***** INPUT FOR THIS TASK *****
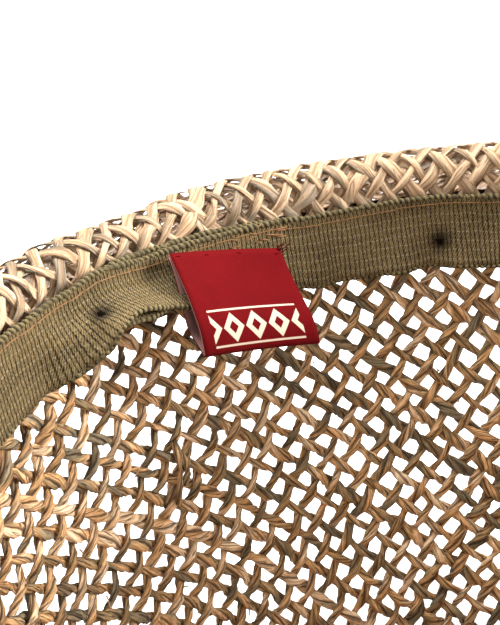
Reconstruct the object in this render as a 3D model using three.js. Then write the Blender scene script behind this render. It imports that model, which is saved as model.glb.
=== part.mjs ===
// A fedora in open plaited seagrass, set down upside down on the ridge of its crown so that the brim keeps
// its shape. Millimetres, +Z up. The back of the head is towards +Y and the wearer's right-hand side
// towards +X. Turns run in degrees from the back of the hat, through its +X side, to the front at 180.

import * as THREE from 'three';
import { mergeVertices } from 'three/addons/utils/BufferGeometryUtils.js';

// Crown. The oval is the middle of the straw wall in the opening plane, where crown and brim meet.
const OVAL_HALF_LENGTH = 104;
const OVAL_HALF_WIDTH = 86;
const CROWN_HEIGHT = 106;
const STRAW_WALL = 2.4;
const WALL_TAPER = 4.6;
const CROWN_LIP = 1.5;
const SHOULDER_RADIUS = 15;
const RIDGE_LAND = 4;

// The teardrop dent in the crown's top, and the two pinches at the front.
const DENT = { backDepth: 26, frontDepth: 20, spineCentre: 6, spineHalfLength: 42, flatFrom: 0.78 };
const PINCH = { turnFromFront: 36, halfTurn: 17, depth: 10, from: 30, full: 88 };

// Brim: two layers of straw, bent out of the wall and turned up at the back of the head.
const BRIM = {
  thickness: 4,
  width: 40,
  slopeSides: 16,
  slopeSwing: 22,
  edgeEasing: 0.2,
};

// Ribbons. A gap is kept to whatever a ribbon lies on, and a lapped end stands off by the lap step.
const CLEARANCE = 0.3;
const SWEATBAND = {
  width: 12.6,
  thickness: 1,
  from: -20,
  to: 366.5,
  lapStep: 1.4,
  lapFrom: 326,
  lapFull: 339,
};
const HATBAND = {
  width: 14,
  thickness: 1,
  edgeDrop: 1.5,
  from: 262,
  to: 638,
  lapStep: 1.4,
  lapFrom: 606,
  lapFull: 620,
};

// Radius of the bend between crown and brim, which is creased sharper beside the sweatband's lap.
const BEND = [
  { turn: 298, radius: 4.1 },
  { turn: 318, radius: 2.9 },
  { turn: 343, radius: 2.9 },
  { turn: 356, radius: 4.1 },
];

// How the line where crown and brim meet rises and falls round the hat.
const MEETING_LINE = [
  { turn: 0, rise: 0 },
  { turn: 20, rise: 0 },
  { turn: 60, rise: -0.6 },
  { turn: 90, rise: -0.4 },
  { turn: 140, rise: -1 },
  { turn: 180, rise: -0.6 },
  { turn: 220, rise: -1 },
  { turn: 270, rise: -0.6 },
  { turn: 300, rise: -1.4 },
  { turn: 323, rise: -2.8 },
  { turn: 331, rise: -2.3 },
  { turn: 336, rise: -2.3 },
  { turn: 340.5, rise: -0.85 },
  { turn: 346, rise: -0.35 },
  { turn: 357, rise: 0 },
];

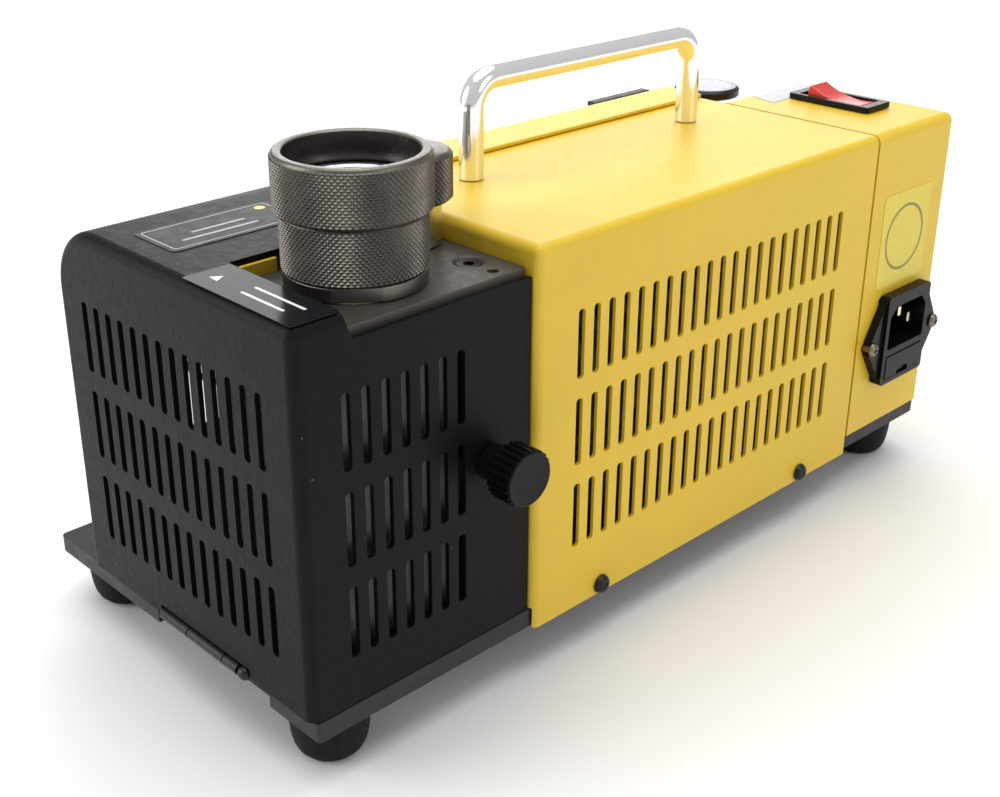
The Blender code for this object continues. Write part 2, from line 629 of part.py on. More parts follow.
*****
**STATED PROBLEM**:
Repeat the material word for word from its opening line up to and including the line containing "front at 180.".

**FULL SOLUTION**:
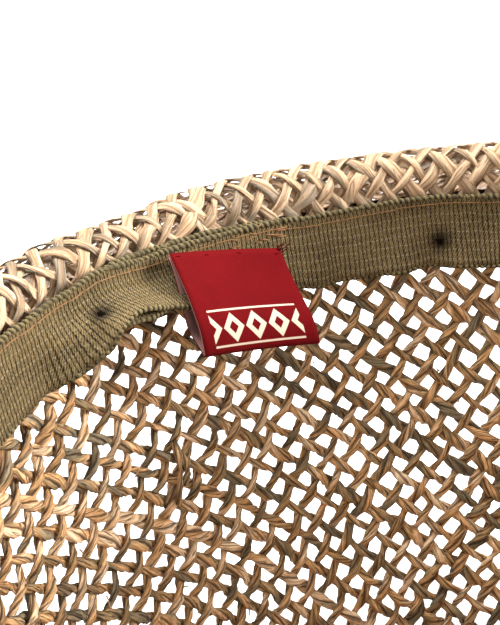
Reconstruct the object in this render as a 3D model using three.js. Then write the Blender scene script behind this render. It imports that model, which is saved as model.glb.
=== part.mjs ===
// A fedora in open plaited seagrass, set down upside down on the ridge of its crown so that the brim keeps
// its shape. Millimetres, +Z up. The back of the head is towards +Y and the wearer's right-hand side
// towards +X. Turns run in degrees from the back of the hat, through its +X side, to the front at 180.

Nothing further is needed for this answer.